* **The exercise**: Quote precisely the run of lines opening with the line containing "sockets + [mouth_cutter()]" and closing with the line containing "imported = [obj", and nothing else.

*** Dataset rows ***

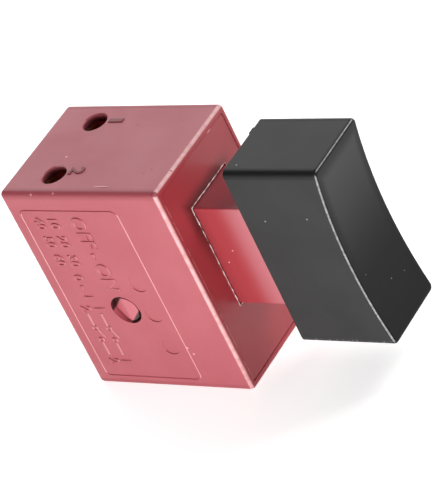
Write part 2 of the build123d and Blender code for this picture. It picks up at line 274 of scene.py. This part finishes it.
def marked_relief_shading(finish, colour, from_end, from_snap):
    """What stands proud of the marked face: a painted highlight on its upright flanks and painted
    shade on its level ones.
    """
    panel_front = 8.9 * mm
    raised = abs(finish.y - marked_y).rise(0.20 * mm, 0.16 * mm)
    raised = raised * finish.x.rise(panel_front + 0.1 * mm, panel_front - 0.1 * mm)
    raised = raised * from_end.rise(1.2 * mm, 1.4 * mm)
    raised = raised * from_snap.rise(snap_radius, snap_radius + 0.1 * mm)
    facing_x, _, facing_z = finish.parts(finish.node("ShaderNodeNewGeometry", output="Normal"))
    upright_highlight = (abs(facing_x) - abs(facing_z)).rise(0.1, 0.4)
    level_shade = (abs(facing_z) - abs(facing_x)).rise(0.1, 0.4)
    colour = finish.mix(0.60 * raised * upright_highlight, colour, pale_pink_and_highlight)
    return finish.mix(0.75 * raised * level_shade, colour, deep_pink_and_shade)


def snap_holes(finish, colour, from_snap):
    """The walls of the snap holes, painted paler as painted light, with their two crescents of
    painted shade.
    """
    wall = from_snap.rise(snap_radius + 0.06 * mm, snap_radius + 0.01 * mm) * in_wall(finish)
    return finish.mix(wall, colour, finish.mix(snap_shade(finish), lug_painted_light, soot_and_shade))


def rim_wear_and_highlight(finish, colour, from_side, from_end):
    """The bare end face of the walls, and the rounded edge round it painted pale in patches: partly
    rubbed wear, partly a painted highlight.
    """
    end_face = finish.x.rise(mouth_x - 0.05 * mm, mouth_x - 0.02 * mm)
    colour = finish.mix(end_face, colour, red_pink)
    forward = finish.x.rise(mouth_x - 1.05 * rim_radius, mouth_x - 0.5 * rim_radius)
    outward = from_side.rise(*rim_fade).over(from_end.rise(*rim_fade))
    patchy = finish.noise(1.0 * mm, 5.0).rise(0.25, 0.60)
    return finish.mix(forward * outward * (0.55 + 0.45 * patchy), colour, pale_pink_and_highlight)


case_nicks = [
    ((3.8 * mm, -7.6 * mm, case_top), (1.1 * mm, 0.14 * mm, 0.3 * mm)),
    ((mouth_x, -4.25 * mm, case_top), (0.5 * mm, 0.16 * mm, 0.4 * mm)),
    ((12.0 * mm, -8.5 * mm, case_top - 0.25 * mm), (0.6 * mm, 0.5 * mm, 0.45 * mm)),
]
case_scuff = [((3.3 * mm, -7.35 * mm, case_top), (1.5 * mm, 0.10 * mm, 0.3 * mm))]
case_pale_spots = [
    (-5.7 * mm, -1.7 * mm, case_top),
    (-7.1 * mm, -8.7 * mm, 31.7 * mm),
    (-3.6 * mm, -8.6 * mm, 31.9 * mm),
    (5.7 * mm, marked_y, 6.0 * mm),
    (5.2 * mm, marked_y, 7.0 * mm),
]
case_dark_spots = [
    (1.7 * mm, 4.5 * mm, case_top),
    (8.3 * mm, -4.8 * mm, case_top),
    (9.1 * mm, -4.1 * mm, case_top),
]


def case_wear_and_light(finish, colour):
    """The case's paint: painted shade on the long edges, bores, snap crescents, level flanks and
    top figures; painted highlight on the lead-ins, upright flanks and rubbed rim; paler snap-hole
    walls as painted light; and its nicks and spots.
    """
    from_side = half_width - abs(finish.y)
    from_end = case_top / 2 - abs(finish.z - case_top / 2)
    from_snap = distance(finish, finish.x - snap_x, finish.z - snap_z)
    # Painted shade: the long rounded edges are painted darker.
    edge_shade = from_side.over(from_end).rise(1.15 * mm, 0.75 * mm)
    colour = finish.mix(edge_shade, colour, shaded_pink)
    colour = wire_holes(finish, colour, from_end)
    colour = marked_relief_shading(finish, colour, from_end, from_snap)
    colour = snap_holes(finish, colour, from_snap)
    colour = rim_wear_and_highlight(finish, colour, from_side, from_end)
    colour = finish.mix(0.85 * finish.marks(case_nicks), colour, deep_pink_and_shade)
    pale_marks = finish.marks(case_scuff).over(finish.spots(case_pale_spots, 0.22 * mm))
    colour = finish.mix(0.6 * pale_marks, colour, pale_pink_and_highlight)
    colour = finish.mix(0.6 * finish.spots(case_dark_spots, 0.20 * mm), colour, deep_pink_and_shade)
    # Painted shade: the raised figures on the top are painted dark.
    top_figure = finish.z.rise(case_top + 0.02 * mm, case_top + 0.04 * mm)
    return finish.mix(0.9 * top_figure, colour, top_figure_shade)


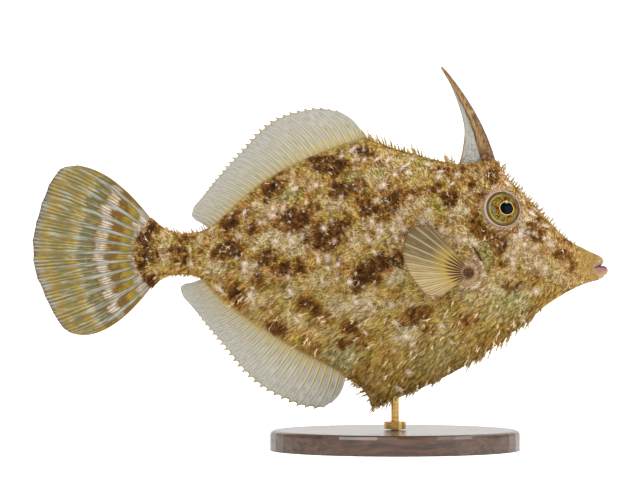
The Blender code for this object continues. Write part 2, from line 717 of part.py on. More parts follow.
def spine_mesh(grow=0.0, steps=9, sides=10):
    """The tapered, curved spine."""
    bm = bmesh.new()
    rings = []
    for i in range(steps + 1):
        t = i / steps
        centre = spine_axis(t)
        run = spine_axis(t + 0.01) - spine_axis(t - 0.01)
        forward = Vector((run.y, -run.x)).normalized()
        taper = (1 - t) ** SPINE_TAPER
        fore, across = (
            tip + (base - tip) * taper + grow for base, tip in zip(SPINE_BASE_HALF, SPINE_TIP_HALF)
        )
        ring = []
        for k in range(sides):
            roll = math.tau * k / sides
            flat = centre + forward * fore * math.cos(roll)
            ring.append(bm.verts.new((flat.x, across * math.sin(roll), flat.y)))
        rings.append(ring)
    join_rings(bm, rings)
    cap_tube(bm, rings)
    return bm


def spine_web(columns=4, rows=8):
    """The thin skin between the spine and the back, with a hollow rear edge."""
    rear_of = curve_along(WEB_REAR_EDGE)
    bm = bmesh.new()
    left, right = [], []
    for j in range(rows + 1):
        s = j / rows
        rear = Vector(rear_of(s))
        front = spine_axis(WEB_SPAN[0] + (WEB_SPAN[1] - WEB_SPAN[0]) * s)
        for sheet, side in ((left, 1), (right, -1)):
            flats = [rear + (front - rear) * c / columns for c in range(columns + 1)]
            sheet.append([bm.verts.new((p.x, side * WEB_HALF_THICKNESS, p.y)) for p in flats])
    close_plate(bm, left, right)
    return make_object("spine_web", bm, "fin")


def fins():
    """Makes every fin and the dorsal spine, each cut clear of what it grows from."""
    clear_of_body = [
        edge_fin("soft_dorsal_fin", back, DORSAL_ROOTS_X, -FIN_ROOT_SINK, DORSAL_TIPS, DORSAL_RAYS,
                 DORSAL_BULGE),
        edge_fin("anal_fin", belly, ANAL_ROOTS_X, FIN_ROOT_SINK, ANAL_TIPS, ANAL_RAYS, ANAL_BULGE),
        tail_fin(),
        make_object("dorsal_spine", spine_mesh(), "spine"),
        spine_web(),
    ]
    boolean(clear_of_body[-1], [make_object("grown_spine", spine_mesh(GAP), "spine")], "DIFFERENCE")
    for fin in clear_of_body:
        boolean(fin, [make_object("grown_body", body_mesh(GAP), "skin")], "DIFFERENCE")
    for side, word in ((1, "left"), (-1, "right")):
        pectoral_fin(side, word)


def across_cut(line, x, z):
    """Distance of a place in the side view from a cut, positive on its lower or rear side."""
    (cut_x, cut_z), (run_x, run_z) = line
    return ((x - cut_x) * run_z - (z - cut_z) * run_x) / math.hypot(run_x, run_z)


def region_of(x, z):
    """The body node that a place in the side view belongs to."""
    if x < TAIL_CUT[0][0]:
        return "tail_base"
    if across_cut(FLAP_CUT, x, z) > 0:
        return "belly_flap"
    return "head" if across_cut(HEAD_CUT, x, z) < 0 else "trunk"


def near_a_cut(x, z, clearance=TASSEL_CUT_CLEARANCE):
    """True where a place in the side view is close to a cut that parts the body."""
    return any(abs(across_cut(line, x, z)) < clearance for line in (TAIL_CUT, HEAD_CUT, FLAP_CUT))


def tassel(root, direction, length):
    """A tapered skin tassel that bends towards the tail, with its root sunk in the skin."""
    bm = bmesh.new()
    direction = direction.normalized()
    bend = Vector((-TASSEL_BEND * length, 0, 0))
    turn = turned_to(direction)
    waist_height, waist_share = TASSEL_WAIST
    rings = []
    for height, share in ((-TASSEL_SINK, 1.0), (waist_height * length, waist_share)):
        centre = root + direction * height + bend * max(0.0, height / length) ** 2
        ring = []
        for k in range(TASSEL_SIDES):
            roll = math.tau * k / TASSEL_SIDES
            spoke = Vector((math.cos(roll), math.sin(roll), 0))
            ring.append(bm.verts.new(centre + turn @ spoke * TASSEL_RADIUS * share))
        rings.append(ring)
    join_rings(bm, rings)
    tip = bm.verts.new(root + direction * length + bend)
    bm.faces.new(rings[0])
    for k in range(TASSEL_SIDES):
        bm.faces.new((rings[1][k], rings[1][(k + 1) % TASSEL_SIDES], tip))
    bmesh.ops.recalc_face_normals(bm, faces=bm.faces)
    return make_object("tassel", bm, "skin")


def outline_tassels(dice):
    """Roots, directions and lengths of the tassels along the back and the belly."""
    spots = []
    for line, runs in ((back, BACK_TASSELS), (belly, BELLY_TASSELS)):
        for start, end, count, lean, short, tall in runs:
            for i in range(count):
                shift = 0.5 + dice.uniform(-TASSEL_SPREAD, TASSEL_SPREAD)
                x = start + (end - start) * (i + shift) / count
                direction = Vector((lean[0], dice.uniform(-0.25, 0.25), lean[1]))
                root = Vector((x, dice.uniform(-0.3, 0.3), line(x)))
                spots.append((root, direction, dice.uniform(short, tall)))
    return spots


def flank_tassels(dice):
    """Roots, directions and lengths of the tassels scattered over both flanks."""
    spots = []
    while len(spots) < FLANK_TASSELS:
        x = dice.uniform(*FLANK_TASSEL_X)
        low, high = belly(x) + FLANK_TASSEL_EDGE, back(x) - FLANK_TASSEL_EDGE
        z, side = dice.uniform(low, high), dice.choice((-1, 1))
        bare = any(math.dist((x, z), (spot_x, spot_z)) < reach for spot_x, spot_z, reach in FLANK_BARE)
        crowded = any(
            side * root.y > 0 and math.dist((x, z), (root.x, root.z)) < FLANK_TASSEL_SPACING
            for root, _, _ in spots
        )
        if bare or crowded or high - low < FLANK_MIN_DEPTH:
            continue
        root, outward = surface_frame(x, z, side)
        direction = outward + Vector((FLANK_LEAN[0], 0, FLANK_LEAN[1]))
        spots.append((root, direction, dice.uniform(*FLANK_TASSEL_LENGTHS)))
    return spots


def add_tassels(nodes):
    """Fuses the tassels with the body nodes that they grow from."""
    dice = random.Random(TASSEL_SEED)
    groups = {name: [] for name in nodes}
    for root, direction, length in outline_tassels(dice) + flank_tassels(dice):
        if not near_a_cut(root.x, root.z):
            groups[region_of(root.x, root.z)].append(tassel(root, direction, length))
    for name, group in groups.items():
        boolean(nodes[name], group, "UNION")


def rod(radius, bottom, top, segments=12):
    """An upright round bar on the rod's axis, as a mesh."""
    bm = bmesh.new()
    bmesh.ops.create_cone(
        bm, cap_ends=True, segments=segments, radius1=radius, radius2=radius, depth=top - bottom,
        matrix=Matrix.Translation((ROD_X, 0, (top + bottom) / 2)),
    )
    return bm


def stand():
    """The oval base with its socket, the collar and the rod."""
    bm = bmesh.new()
    size = Matrix.Diagonal((BASE_LENGTH / 2, BASE_WIDTH / 2, BASE_HEIGHT, 1))
    bmesh.ops.create_cone(
        bm, cap_ends=True, segments=BASE_SEGMENTS, radius1=1, radius2=1, depth=1,
        matrix=Matrix.Translation((ROD_X, 0, BASE_HEIGHT / 2)) @ size,
    )
    rim = [e for e in bm.edges if all(v.co.z > BASE_HEIGHT / 2 for v in e.verts)]
    bmesh.ops.bevel(bm, geom=rim, offset=BASE_BEVEL, segments=2, profile=0.5, affect="EDGES")
    base = make_object("stand_base", bm, "wood")
    bore_radius = ROD_RADIUS + GAP
    socket = make_object("socket", rod(bore_radius, BASE_SOCKET_FLOOR, 2 * BASE_HEIGHT), "wood")
    boolean(base, [socket], "DIFFERENCE")
    collar_floor = BASE_HEIGHT + GAP
    collar_bar = rod(COLLAR_RADIUS, collar_floor, collar_floor + COLLAR_HEIGHT, COLLAR_SEGMENTS)
    collar = make_object("stand_collar", collar_bar, "brass")
    boolean(collar, [make_object("bore", rod(bore_radius, 0, 3 * BASE_HEIGHT), "brass")], "DIFFERENCE")
    make_object("stand_rod", rod(ROD_RADIUS, BASE_SOCKET_FLOOR + GAP, ROD_TOP), "brass")


def build():
    """Makes every node of the fish and its stand."""
    nodes = body_nodes()
    lids, sockets = eyes()
    boolean(nodes["head"], lids + [lip(UPPER_LIP), lip(LOWER_LIP)], "UNION")
    nostrils = [nostril_cutter(x, z, side) for x, z in NOSTRILS for side in (1, -1)]
    boolean(nodes["head"], sockets + [mouth_cutter()] + nostrils, "DIFFERENCE")
    boolean(nodes["trunk"], [pectoral_fold(1), pectoral_fold(-1)], "UNION")
    boolean(nodes["trunk"], [gill_cutter(1), gill_cutter(-1)], "DIFFERENCE")
    fins()
    add_tassels(nodes)
    stand()
    for name in ("belly_flap", "trunk"):
        bore = make_object("bore", rod(ROD_RADIUS + GAP, 0, ROD_TOP + GAP), "skin")
        boolean(nodes[name], [bore], "DIFFERENCE")


for old_object in list(bpy.data.objects):
    bpy.data.objects.remove(old_object)
build()
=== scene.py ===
"""Looks of the life-size filefish model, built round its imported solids.

Lengths are in millimetres until a mesh is written, when they become metres. The fish faces
+X, its back is +Z, its mid plane is Y = 0, and the camera looks along +Y at its right side.
Places are rows (x, y, z), the side view is x and z alone, and a share runs from 0 to 1.
"""

import logging
import math
from collections.abc import Callable, Sequence
from dataclasses import dataclass
from enum import Enum

import bpy
import numpy as np
from mathutils import Matrix, Vector


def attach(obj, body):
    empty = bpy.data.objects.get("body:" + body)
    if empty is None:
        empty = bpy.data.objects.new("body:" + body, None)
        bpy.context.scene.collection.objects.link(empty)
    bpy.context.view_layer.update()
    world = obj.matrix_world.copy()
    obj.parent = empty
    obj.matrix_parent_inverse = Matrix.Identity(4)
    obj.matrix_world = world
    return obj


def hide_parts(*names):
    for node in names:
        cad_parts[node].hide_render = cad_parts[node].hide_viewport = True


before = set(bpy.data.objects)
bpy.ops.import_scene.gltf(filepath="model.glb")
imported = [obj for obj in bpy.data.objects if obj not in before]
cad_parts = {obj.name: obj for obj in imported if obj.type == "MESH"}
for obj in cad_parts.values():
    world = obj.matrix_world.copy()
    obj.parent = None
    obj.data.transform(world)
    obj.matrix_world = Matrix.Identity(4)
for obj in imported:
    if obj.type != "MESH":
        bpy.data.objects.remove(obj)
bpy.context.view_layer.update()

Array = np.ndarray
Object = bpy.types.Object
Material = bpy.types.Material
Point = tuple[float, float]
Point3 = tuple[float, float, float]
Colour = tuple[float, float, float]
Place = Callable[[Array, Array], Array]

MM = 0.001
TAU = math.tau
BAKE_MAP = "OFBake"
ACROSS = np.array((0.0, 1.0, 0.0))
log = logging.getLogger("filefish")


class Side(Enum):
    """The two flanks, by the sign of their Y."""

    RIGHT = -1
    LEFT = 1

    @property
    def word(self) -> str:
        """The flank, as the names of its pieces say it."""
        return self.name.lower()


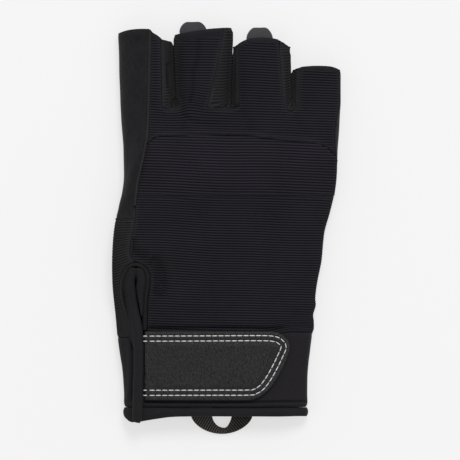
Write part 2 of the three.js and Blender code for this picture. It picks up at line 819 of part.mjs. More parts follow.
// The hand's outer form grown by a clearance, to keep the thumb stall outside it
function grownHand(clearance) {
  const count = 44;
  const sections = handRows.map((down) => {
    const loop = bodyLoop(-down * handLength);
    return Array.from({ length: count }, (_, i) => {
      const { point, normal } = onLoop(loop, (loop.total * i) / count);
      return point.addScaledVector(normal, clearance);
    });
  });
  return toSolid(loft(sections));
}

// Cuff: a band round the wrist that is open at the slit
const slitLeft = -0.915;
const slitRight = -0.885;

const cuffCorner = 5;
const cuffCells = [1, 4, 9, 5, 11];

function cuffRow(y) {
  const loop = bodyLoop(y);
  const from = whereOnLoop(loop, halfWidth * slitLeft, 'top') + half;
  const to = whereOnLoop(loop, halfWidth * slitRight, 'top') + loop.total - half;
  const corners = [leftEdgeOf(loop), farEdge(loop)].flatMap((at) => [at - cuffCorner, at + cuffCorner]);
  return runs(loop, [from, ...corners, to], cuffCells);
}

function cuffBand() {
  const shares = [0, 0.2, 0.42, 0.64, 0.86, 0.93, 1];
  const rows = shares.map((share) => cuffRow(-handLength - share * cuffLength));
  rows[0] = shifted(rows[0], -seamGap / 2);
  rows[rows.length - 1] = shifted(rows[rows.length - 1], seamGap / 2);
  const ridge = shares.indexOf(0.93);
  const rise = (r, c, normal) => (r === ridge ? ridgeRise * smooth(1 + normal.z) : 0);
  return sheet(rows, cuffWall, { rise });
}

// The hem hangs lower at the slit than across the wrist
function hemSag(x) {
  const fromThumbSide = 1 - smooth((x + 0.98 * halfWidth) / (0.45 * halfWidth));
  return hemDrop * fromThumbSide * smooth((x + 1.03 * halfWidth) / (0.08 * halfWidth));
}

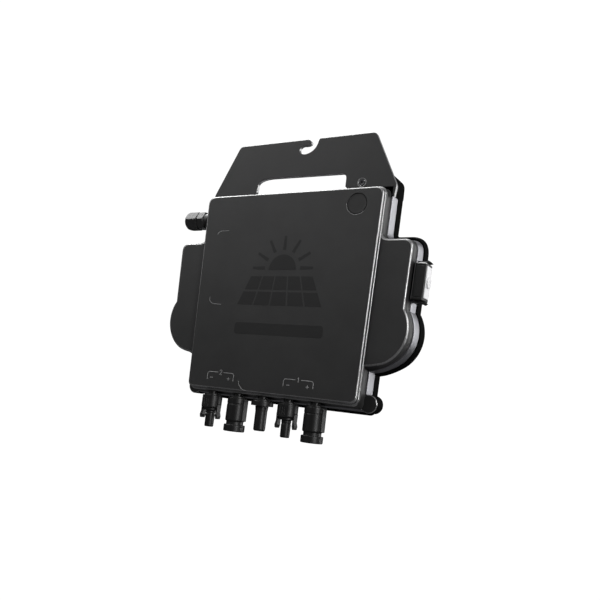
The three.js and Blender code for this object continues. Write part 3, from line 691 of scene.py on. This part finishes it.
# ---------- mounting bracket ----------
TOP, FOOT = 258.9, 204.6
WAIST, WAIST_Z = 102.1, 206.6  # where each side turns inwards into its slope
SLOPE_TOP = 76.8  # how far from the middle the slopes end
HEEL, HEEL_LOW = 98.9, 194.8  # a foot's outer end reaches down beside the cover
GROUND = (67.2, 210.4)


def flowing(parts):
    """One outline from points and (control, end) curves."""
    points = []
    for part in parts:
        if isinstance(part[0], tuple):
            points += bezier(points[-1], part[0], part[1], 8)[1:]
        else:
            points.append(part)
    return points


LEFT_FOOT = [(-HEEL - 2, HEEL_LOW), (-HEEL, HEEL_LOW + 2), (-HEEL, FOOT), (-52, FOOT), (-49.2, FOOT + 3)]
WINDOW = [(-48.8, 214.6), ((-48.1, 220.8), (-32, 221.2)), (45.8, 220.4), ((50.3, 220.2), (50.3, 215.2)),
          (50.3, FOOT + 3)]
RIGHT_FOOT = [(53.3, FOOT), (HEEL, FOOT), (HEEL, HEEL_LOW + 2), (HEEL + 2, HEEL_LOW)]
RIGHT_SIDE = [(WAIST, WAIST_Z - 2), ((WAIST, WAIST_Z), (WAIST - 1.2, WAIST_Z + 2.6)),
              (SLOPE_TOP + 1.6, TOP - 3.4), ((SLOPE_TOP, TOP), (SLOPE_TOP - 3.4, TOP))]
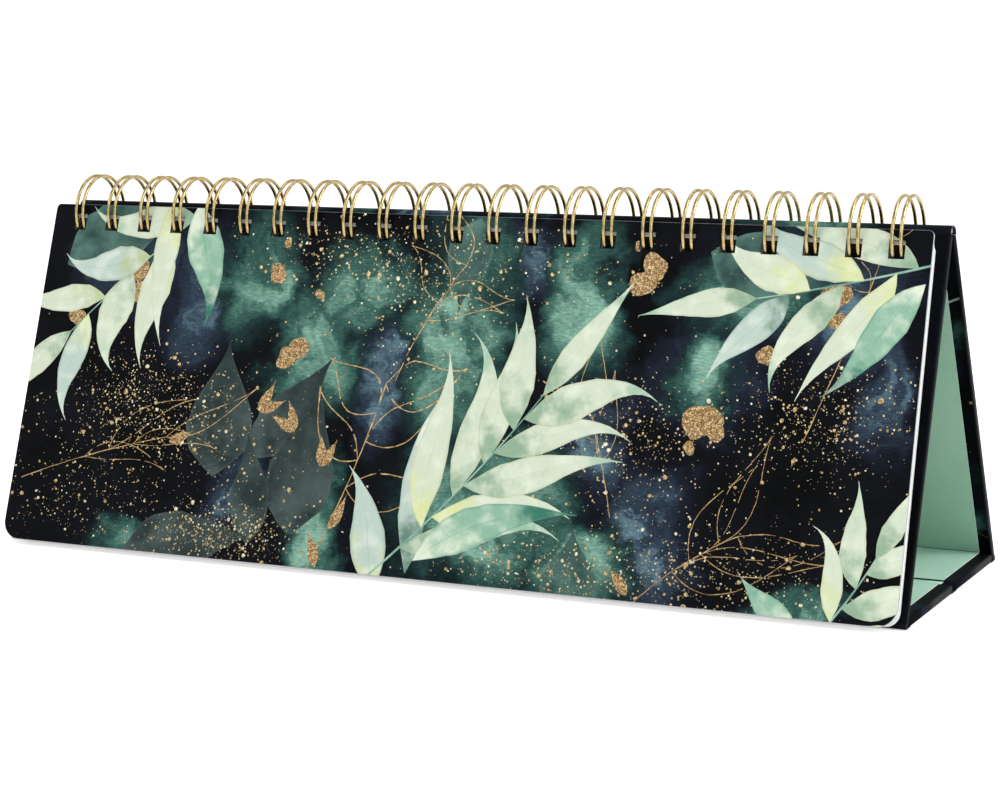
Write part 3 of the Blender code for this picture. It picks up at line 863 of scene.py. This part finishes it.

***

* **The output**:
    boolean(nodes["head"], sockets + [mouth_cutter()] + nostrils, "DIFFERENCE")
    boolean(nodes["trunk"], [pectoral_fold(1), pectoral_fold(-1)], "UNION")
    boolean(nodes["trunk"], [gill_cutter(1), gill_cutter(-1)], "DIFFERENCE")
    fins()
    add_tassels(nodes)
    stand()
    for name in ("belly_flap", "trunk"):
        bore = make_object("bore", rod(ROD_RADIUS + GAP, 0, ROD_TOP + GAP), "skin")
        boolean(nodes[name], [bore], "DIFFERENCE")


for old_object in list(bpy.data.objects):
    bpy.data.objects.remove(old_object)
build()
=== scene.py ===
"""Looks of the life-size filefish model, built round its imported solids.

Lengths are in millimetres until a mesh is written, when they become metres. The fish faces
+X, its back is +Z, its mid plane is Y = 0, and the camera looks along +Y at its right side.
Places are rows (x, y, z), the side view is x and z alone, and a share runs from 0 to 1.
"""

import logging
import math
from collections.abc import Callable, Sequence
from dataclasses import dataclass
from enum import Enum

import bpy
import numpy as np
from mathutils import Matrix, Vector


def attach(obj, body):
    empty = bpy.data.objects.get("body:" + body)
    if empty is None:
        empty = bpy.data.objects.new("body:" + body, None)
        bpy.context.scene.collection.objects.link(empty)
    bpy.context.view_layer.update()
    world = obj.matrix_world.copy()
    obj.parent = empty
    obj.matrix_parent_inverse = Matrix.Identity(4)
    obj.matrix_world = world
    return obj


def hide_parts(*names):
    for node in names:
        cad_parts[node].hide_render = cad_parts[node].hide_viewport = True


before = set(bpy.data.objects)
bpy.ops.import_scene.gltf(filepath="model.glb")
imported = [obj for obj in bpy.data.objects if obj not in before]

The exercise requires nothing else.